The blessings of abundance and security

The text then pivots to national consequences, laying out a stark binary of blessings and curses. Obedience guarantees rains in their season, a harvest so abundant it overtakes the sowing, peace from wild beasts and enemies, and the enduring presence of God's sanctuary among the people. Disobedience triggers a terrifying, escalating cascade of devastation. The text details consumption and fever, skies like iron, wild beasts bereaving them of children, pestilence, and famine so severe it leads to cannibalism.

The curses of famine, collapse, and exile

The climax of this collapse is exile and the desolation of the land.
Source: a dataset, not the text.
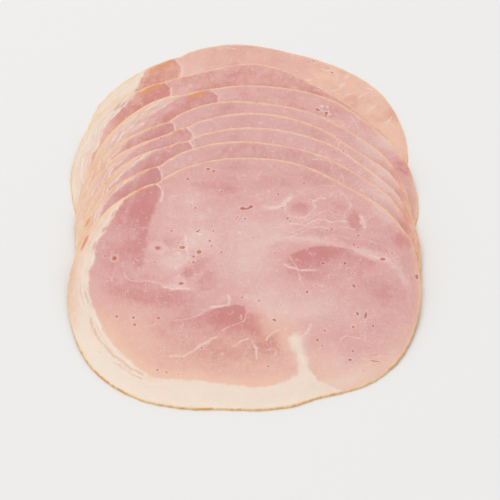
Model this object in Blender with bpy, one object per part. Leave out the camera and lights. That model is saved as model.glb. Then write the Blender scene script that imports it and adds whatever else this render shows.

The text explicitly links this exile back to the opening agricultural laws: the land will lie desolate specifically to make up for the sabbath years the people refused to observe while living on it. The land will finally get its owed rest. Yet, even in the depths of this exile, the text promises that God will remember the covenant with the patriarchs and will not utterly destroy the people.

Because the land belongs exclusively to God, human ownership is merely a temporary lease of harvests.

The land's exact restitution of neglected Sabbaths

The parashah closes with an extensive appendix on vows and valuations. It details a fixed scale of shekel values for persons dedicated to the sanctuary, varying by age and gender, with provisions for the priest to lower the assessment for the poor. It outlines the rules for consecrating animals, houses, and fields, including the requirement to add a fifth to the value if the owner wishes to redeem them. The text concludes with the laws of tithes and proscribed items, sealing the entire corpus with a final reminder that these are the commandments given on Mount Sinai.